— begin —

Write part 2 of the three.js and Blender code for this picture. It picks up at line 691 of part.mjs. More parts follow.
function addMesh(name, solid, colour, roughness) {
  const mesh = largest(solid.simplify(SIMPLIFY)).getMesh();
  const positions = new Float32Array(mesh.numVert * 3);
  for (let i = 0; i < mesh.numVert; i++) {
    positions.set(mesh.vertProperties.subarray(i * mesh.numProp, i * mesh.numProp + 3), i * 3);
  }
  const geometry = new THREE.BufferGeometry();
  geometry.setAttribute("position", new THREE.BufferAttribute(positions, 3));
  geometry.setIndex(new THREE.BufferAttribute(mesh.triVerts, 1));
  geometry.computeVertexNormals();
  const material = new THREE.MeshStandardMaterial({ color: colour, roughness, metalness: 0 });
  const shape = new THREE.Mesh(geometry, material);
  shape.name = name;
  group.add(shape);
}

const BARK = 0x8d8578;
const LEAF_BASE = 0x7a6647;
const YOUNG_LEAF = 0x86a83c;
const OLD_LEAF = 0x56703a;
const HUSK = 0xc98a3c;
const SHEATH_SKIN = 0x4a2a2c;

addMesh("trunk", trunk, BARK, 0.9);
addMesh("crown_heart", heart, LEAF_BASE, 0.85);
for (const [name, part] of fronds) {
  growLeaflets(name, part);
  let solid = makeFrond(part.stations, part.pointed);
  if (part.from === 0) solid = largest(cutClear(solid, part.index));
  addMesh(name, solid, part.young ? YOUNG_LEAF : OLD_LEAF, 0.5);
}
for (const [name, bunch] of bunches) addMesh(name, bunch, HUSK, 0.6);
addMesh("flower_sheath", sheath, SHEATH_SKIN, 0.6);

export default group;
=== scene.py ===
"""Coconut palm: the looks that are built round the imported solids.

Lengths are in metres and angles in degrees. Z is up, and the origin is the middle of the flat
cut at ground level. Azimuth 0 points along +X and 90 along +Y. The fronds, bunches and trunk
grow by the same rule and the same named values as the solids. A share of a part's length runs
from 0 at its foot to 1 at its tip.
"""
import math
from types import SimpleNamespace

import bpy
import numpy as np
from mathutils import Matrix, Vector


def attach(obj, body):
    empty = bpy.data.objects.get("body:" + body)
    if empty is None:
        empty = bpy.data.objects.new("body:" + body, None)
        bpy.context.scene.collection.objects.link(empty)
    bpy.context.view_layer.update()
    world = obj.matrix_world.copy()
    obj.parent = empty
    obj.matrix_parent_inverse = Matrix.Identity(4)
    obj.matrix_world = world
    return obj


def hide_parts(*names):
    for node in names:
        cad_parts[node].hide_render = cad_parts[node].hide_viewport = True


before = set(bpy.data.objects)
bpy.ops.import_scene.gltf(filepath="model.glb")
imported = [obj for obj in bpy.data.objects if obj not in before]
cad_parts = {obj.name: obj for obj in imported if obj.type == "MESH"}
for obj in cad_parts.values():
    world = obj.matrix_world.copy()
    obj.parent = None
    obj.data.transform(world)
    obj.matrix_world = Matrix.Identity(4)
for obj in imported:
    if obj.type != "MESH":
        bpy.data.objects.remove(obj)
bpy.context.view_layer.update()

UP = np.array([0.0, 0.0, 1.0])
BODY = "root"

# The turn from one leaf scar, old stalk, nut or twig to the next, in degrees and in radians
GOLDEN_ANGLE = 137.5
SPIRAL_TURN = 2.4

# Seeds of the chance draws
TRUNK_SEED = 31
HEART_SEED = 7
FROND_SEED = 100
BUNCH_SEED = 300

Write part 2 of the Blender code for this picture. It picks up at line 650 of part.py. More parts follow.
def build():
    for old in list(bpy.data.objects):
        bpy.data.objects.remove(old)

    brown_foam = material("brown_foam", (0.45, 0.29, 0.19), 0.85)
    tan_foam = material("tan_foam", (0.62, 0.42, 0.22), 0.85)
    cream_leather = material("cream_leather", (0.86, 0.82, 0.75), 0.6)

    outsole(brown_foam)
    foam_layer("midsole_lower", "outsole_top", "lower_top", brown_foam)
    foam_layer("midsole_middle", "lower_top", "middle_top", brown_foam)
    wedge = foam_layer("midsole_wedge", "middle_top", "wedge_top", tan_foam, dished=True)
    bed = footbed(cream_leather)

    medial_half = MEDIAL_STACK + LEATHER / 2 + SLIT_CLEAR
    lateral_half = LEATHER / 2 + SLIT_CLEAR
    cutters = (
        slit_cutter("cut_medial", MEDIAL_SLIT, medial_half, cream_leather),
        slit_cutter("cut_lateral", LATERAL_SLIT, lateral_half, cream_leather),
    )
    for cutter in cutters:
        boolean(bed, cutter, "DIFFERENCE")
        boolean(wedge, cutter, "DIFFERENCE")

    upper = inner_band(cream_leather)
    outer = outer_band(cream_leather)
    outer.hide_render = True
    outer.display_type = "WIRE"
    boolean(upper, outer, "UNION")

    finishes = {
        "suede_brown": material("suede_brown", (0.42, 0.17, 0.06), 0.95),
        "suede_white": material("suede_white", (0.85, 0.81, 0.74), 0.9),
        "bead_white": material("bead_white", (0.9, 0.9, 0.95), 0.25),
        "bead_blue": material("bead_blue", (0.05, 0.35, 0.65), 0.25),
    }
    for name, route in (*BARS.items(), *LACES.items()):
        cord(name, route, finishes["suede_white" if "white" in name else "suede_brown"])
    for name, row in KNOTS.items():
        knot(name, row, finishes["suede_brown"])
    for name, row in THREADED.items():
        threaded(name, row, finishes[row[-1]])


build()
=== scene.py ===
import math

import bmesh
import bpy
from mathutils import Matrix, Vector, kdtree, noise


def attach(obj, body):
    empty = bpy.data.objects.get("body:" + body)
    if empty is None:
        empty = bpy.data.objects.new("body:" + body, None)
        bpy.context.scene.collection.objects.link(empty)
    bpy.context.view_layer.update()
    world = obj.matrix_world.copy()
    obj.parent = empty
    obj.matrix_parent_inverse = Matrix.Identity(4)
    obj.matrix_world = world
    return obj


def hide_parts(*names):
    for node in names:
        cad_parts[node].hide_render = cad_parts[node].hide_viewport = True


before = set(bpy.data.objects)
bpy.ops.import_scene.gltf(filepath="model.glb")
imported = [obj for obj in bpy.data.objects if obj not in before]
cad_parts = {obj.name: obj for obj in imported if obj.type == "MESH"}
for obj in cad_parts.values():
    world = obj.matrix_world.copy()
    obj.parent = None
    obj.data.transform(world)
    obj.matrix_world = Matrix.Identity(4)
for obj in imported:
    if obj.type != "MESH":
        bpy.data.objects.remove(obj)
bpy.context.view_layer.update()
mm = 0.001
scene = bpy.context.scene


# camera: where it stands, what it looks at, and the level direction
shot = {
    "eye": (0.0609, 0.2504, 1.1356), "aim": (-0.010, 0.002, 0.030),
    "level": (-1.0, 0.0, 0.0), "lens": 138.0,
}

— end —

_Exercise objective_. Extract all of the data shown above and repeat it verbatim.

_Exercise result_.
Write part 2 of the three.js and Blender code for this picture. It picks up at line 691 of part.mjs. More parts follow.
function addMesh(name, solid, colour, roughness) {
  const mesh = largest(solid.simplify(SIMPLIFY)).getMesh();
  const positions = new Float32Array(mesh.numVert * 3);
  for (let i = 0; i < mesh.numVert; i++) {
    positions.set(mesh.vertProperties.subarray(i * mesh.numProp, i * mesh.numProp + 3), i * 3);
  }
  const geometry = new THREE.BufferGeometry();
  geometry.setAttribute("position", new THREE.BufferAttribute(positions, 3));
  geometry.setIndex(new THREE.BufferAttribute(mesh.triVerts, 1));
  geometry.computeVertexNormals();
  const material = new THREE.MeshStandardMaterial({ color: colour, roughness, metalness: 0 });
  const shape = new THREE.Mesh(geometry, material);
  shape.name = name;
  group.add(shape);
}

const BARK = 0x8d8578;
const LEAF_BASE = 0x7a6647;
const YOUNG_LEAF = 0x86a83c;
const OLD_LEAF = 0x56703a;
const HUSK = 0xc98a3c;
const SHEATH_SKIN = 0x4a2a2c;

addMesh("trunk", trunk, BARK, 0.9);
addMesh("crown_heart", heart, LEAF_BASE, 0.85);
for (const [name, part] of fronds) {
  growLeaflets(name, part);
  let solid = makeFrond(part.stations, part.pointed);
  if (part.from === 0) solid = largest(cutClear(solid, part.index));
  addMesh(name, solid, part.young ? YOUNG_LEAF : OLD_LEAF, 0.5);
}
for (const [name, bunch] of bunches) addMesh(name, bunch, HUSK, 0.6);
addMesh("flower_sheath", sheath, SHEATH_SKIN, 0.6);

export default group;
=== scene.py ===
"""Coconut palm: the looks that are built round the imported solids.

Lengths are in metres and angles in degrees. Z is up, and the origin is the middle of the flat
cut at ground level. Azimuth 0 points along +X and 90 along +Y. The fronds, bunches and trunk
grow by the same rule and the same named values as the solids. A share of a part's length runs
from 0 at its foot to 1 at its tip.
"""
import math
from types import SimpleNamespace

import bpy
import numpy as np
from mathutils import Matrix, Vector


def attach(obj, body):
    empty = bpy.data.objects.get("body:" + body)
    if empty is None:
        empty = bpy.data.objects.new("body:" + body, None)
        bpy.context.scene.collection.objects.link(empty)
    bpy.context.view_layer.update()
    world = obj.matrix_world.copy()
    obj.parent = empty
    obj.matrix_parent_inverse = Matrix.Identity(4)
    obj.matrix_world = world
    return obj


def hide_parts(*names):
    for node in names:
        cad_parts[node].hide_render = cad_parts[node].hide_viewport = True


before = set(bpy.data.objects)
bpy.ops.import_scene.gltf(filepath="model.glb")
imported = [obj for obj in bpy.data.objects if obj not in before]
cad_parts = {obj.name: obj for obj in imported if obj.type == "MESH"}
for obj in cad_parts.values():
    world = obj.matrix_world.copy()
    obj.parent = None
    obj.data.transform(world)
    obj.matrix_world = Matrix.Identity(4)
for obj in imported:
    if obj.type != "MESH":
        bpy.data.objects.remove(obj)
bpy.context.view_layer.update()

UP = np.array([0.0, 0.0, 1.0])
BODY = "root"

# The turn from one leaf scar, old stalk, nut or twig to the next, in degrees and in radians
GOLDEN_ANGLE = 137.5
SPIRAL_TURN = 2.4

# Seeds of the chance draws
TRUNK_SEED = 31
HEART_SEED = 7
FROND_SEED = 100
BUNCH_SEED = 300

Write part 2 of the Blender code for this picture. It picks up at line 650 of part.py. More parts follow.
def build():
    for old in list(bpy.data.objects):
        bpy.data.objects.remove(old)

    brown_foam = material("brown_foam", (0.45, 0.29, 0.19), 0.85)
    tan_foam = material("tan_foam", (0.62, 0.42, 0.22), 0.85)
    cream_leather = material("cream_leather", (0.86, 0.82, 0.75), 0.6)

    outsole(brown_foam)
    foam_layer("midsole_lower", "outsole_top", "lower_top", brown_foam)
    foam_layer("midsole_middle", "lower_top", "middle_top", brown_foam)
    wedge = foam_layer("midsole_wedge", "middle_top", "wedge_top", tan_foam, dished=True)
    bed = footbed(cream_leather)

    medial_half = MEDIAL_STACK + LEATHER / 2 + SLIT_CLEAR
    lateral_half = LEATHER / 2 + SLIT_CLEAR
    cutters = (
        slit_cutter("cut_medial", MEDIAL_SLIT, medial_half, cream_leather),
        slit_cutter("cut_lateral", LATERAL_SLIT, lateral_half, cream_leather),
    )
    for cutter in cutters:
        boolean(bed, cutter, "DIFFERENCE")
        boolean(wedge, cutter, "DIFFERENCE")

    upper = inner_band(cream_leather)
    outer = outer_band(cream_leather)
    outer.hide_render = True
    outer.display_type = "WIRE"
    boolean(upper, outer, "UNION")

    finishes = {
        "suede_brown": material("suede_brown", (0.42, 0.17, 0.06), 0.95),
        "suede_white": material("suede_white", (0.85, 0.81, 0.74), 0.9),
        "bead_white": material("bead_white", (0.9, 0.9, 0.95), 0.25),
        "bead_blue": material("bead_blue", (0.05, 0.35, 0.65), 0.25),
    }
    for name, route in (*BARS.items(), *LACES.items()):
        cord(name, route, finishes["suede_white" if "white" in name else "suede_brown"])
    for name, row in KNOTS.items():
        knot(name, row, finishes["suede_brown"])
    for name, row in THREADED.items():
        threaded(name, row, finishes[row[-1]])


build()
=== scene.py ===
import math

import bmesh
import bpy
from mathutils import Matrix, Vector, kdtree, noise


def attach(obj, body):
    empty = bpy.data.objects.get("body:" + body)
    if empty is None:
        empty = bpy.data.objects.new("body:" + body, None)
        bpy.context.scene.collection.objects.link(empty)
    bpy.context.view_layer.update()
    world = obj.matrix_world.copy()
    obj.parent = empty
    obj.matrix_parent_inverse = Matrix.Identity(4)
    obj.matrix_world = world
    return obj


def hide_parts(*names):
    for node in names:
        cad_parts[node].hide_render = cad_parts[node].hide_viewport = True


before = set(bpy.data.objects)
bpy.ops.import_scene.gltf(filepath="model.glb")
imported = [obj for obj in bpy.data.objects if obj not in before]
cad_parts = {obj.name: obj for obj in imported if obj.type == "MESH"}
for obj in cad_parts.values():
    world = obj.matrix_world.copy()
    obj.parent = None
    obj.data.transform(world)
    obj.matrix_world = Matrix.Identity(4)
for obj in imported:
    if obj.type != "MESH":
        bpy.data.objects.remove(obj)
bpy.context.view_layer.update()
mm = 0.001
scene = bpy.context.scene


# camera: where it stands, what it looks at, and the level direction
shot = {
    "eye": (0.0609, 0.2504, 1.1356), "aim": (-0.010, 0.002, 0.030),
    "level": (-1.0, 0.0, 0.0), "lens": 138.0,
}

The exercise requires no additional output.